Well not really you can write very simple code that just does a MAD operation (as that’s the one the usually use for advertising FLOPs).
“Well not really you can write very simple code that just does a MAD operation (as that’s the one the usually use for advertising FLOPs”)
No, it was FPMADD but since all new GPUs uses FMA which does basically the very same thing but with more accurate final result it’s just as good. And btw it wouldn’t be best possible benchmark and “peak” performance since many apps uses only certain type of calculations.

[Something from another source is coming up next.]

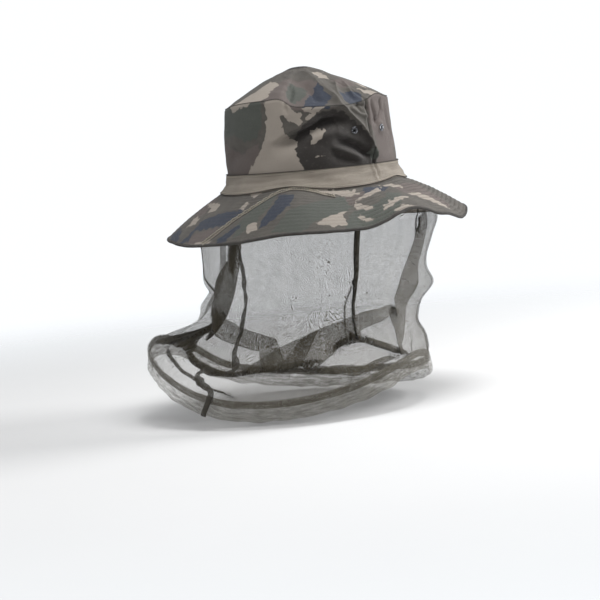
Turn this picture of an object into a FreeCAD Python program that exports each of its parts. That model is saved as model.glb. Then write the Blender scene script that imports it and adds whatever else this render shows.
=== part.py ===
import FreeCAD, Part
import Sketcher
import math
import os
import re
import sys

# A soft bush hat with a net veil that hangs from the underside of its brim and ends in an elastic hem.
# Frame: millimetres, +Z up, the wearer faces -Y and the wearer's right is -X. The origin is the centre of the
# head opening, in the plane of the seam where the crown meets the brim.

# Driving dimensions: alias, value in mm or degrees, meaning.
SIZES = [
    ("opening_half_width", 83.1, "inside half width of the sweatband, left to right"),
    ("opening_half_length", 98.6, "inside half length of the sweatband, front to back"),
    ("cloth", 1.0, "thickness of one ply of the crown, sweatband and hat band"),
    ("lay_gap", 0.1, "gap between plies that lie on each other"),
    ("sweatband_height", 32, "height of the sweatband above the brim seam"),
    ("crown_height", 83.5, "height of the crown wall"),
    ("tip_rise", 37.5, "rise of the domed top panel above the crown wall"),
    ("brim_reach", 72, "brim width, measured level"),
    ("brim_drop", 54.6, "how far the brim slopes down by its edge"),
    ("brim_ply", 1.2, "upright thickness of one brim ply"),
    ("binding_width", 1.2, "thickness of the tape round the brim's edge"),
    ("band_height", 11.8, "height of the hat band above the brim seam"),
    ("band_flare", 10, "how far the hat band spreads on to the brim"),
    ("eyelet_height", 49, "height of the eyelets above the brim seam"),
    ("eyelet_turn", 13, "angle from each side seam to its eyelets, in degrees"),
    ("eyelet_bore", 2.0, "radius of the eyelet's hole"),
    ("eyelet_flange", 4.0, "radius of the eyelet's flange"),
    ("eyelet_wall", 0.5, "thickness of the eyelet's metal"),
    ("veil_reach", 38.8, "where the veil is sewn under the brim, measured level from the brim seam"),
    ("tape_width", 9, "width of the tape that holds the veil's top edge, measured level"),
    ("net_wall", 1.0, "thickness that stands for the net"),
    ("net_clear", 0.5, "gap between the net and what it is sewn to"),
    ("waist_drop", 135, "depth of the veil's narrowest level below the brim seam"),
    ("waist_half_width", 112, "half width of the veil at its narrowest level"),
    ("waist_half_length", 125, "half length of the veil at its narrowest level"),
    ("waist_shift_side", 5, "how far the veil's narrowest level stands towards the wearer's left"),
    ("waist_shift_back", 20, "how far the veil's narrowest level stands towards the back"),
    ("hem_radius", 151, "radius of the middle of the hem"),
    ("hem_drop", 210, "depth of the hem's middle below the brim seam"),
    ("hem_shift_side", 14, "how far the hem's centre stands towards the wearer's left"),
    ("hem_shift_back", 50, "how far the hem's centre stands towards the back"),
    ("hem_tilt_back", 3, "how far the hem dips at the back, in degrees"),
    ("hem_tilt_right", 4, "how far the hem dips at the wearer's right, in degrees"),
    ("hem_height", 24, "height of the hem casing"),
    ("hem_depth", 5, "thickness of the hem casing, inside to outside"),
    ("hem_skin", 0.8, "thickness of the casing's net, folded double"),
    ("elastic_height", 9, "height of the flat elastic in the casing"),
    ("elastic_depth", 1.6, "thickness of the elastic"),
    ("seam_width", 8, "width of the veil's bound back seam"),
    ("seam_turn", 8, "how far the back seam stands round from the back towards the wearer's right, in degrees"),
]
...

Bitcoin miners iirc used plenty of integer and bit operations which were much higher on AMD GPUs than NVidia’s – define universal “actual peak performance” then? There’s no such thing.
The F in FLOP stands for Floating point so integer and bit operation are irrelevant. Using just FMA, FPNADD still would be the most fair test as it is the only operation used so there wouldn’t be any difference or cheating. Actual peak performance doesn’t mean real life application performance. It just means actually validated numbers and not just marketing material.
@DrBalthar – sorry but I disagree. Test results of full FMA coverage on all ALUs would be the very same artificial as those of “theoretical peak performance” – it just doesn’t translate into real-world performance. Some apps uses more data parallelism, some more task parallelism, some uses both float and integer intensively and other are focused on fp64 only. Some shares a lot of calculation with CPU and some runs solely on GPU. FP MADD/FMA test results would mean absolutely nothing. For the very same reason there’s no “actual peak performance” benchmark for x86-64 CPUs. But you do have some peek of a real world performance with Linpack benchmark. Check top500.org, there’re both Rmax (linpack results) and Rpeak (theoretical performance) numbers. In mixed GPU and CPU clusters it’s ratio is close to 60-70%. On CPU only clusters it reaches 80-95%.
gtx 690@ ES BIOS 450W PT150%- +150 mhz + 605 mhz gddr5
baseclock 1065 mhz – boost 1215 mhz – 7.2ghz GDDR5
AIda : 6.498 Tflops/s FP32 / 0.275 Tflops/s FP64
This is awesome. Thank you.
It’s necessary to take these numbers with a grain of salt, and it’s difficult to estimate just how much salt is needed for any given architecture.
I think a copy of the table that is sorted on FP64 would be useful as well.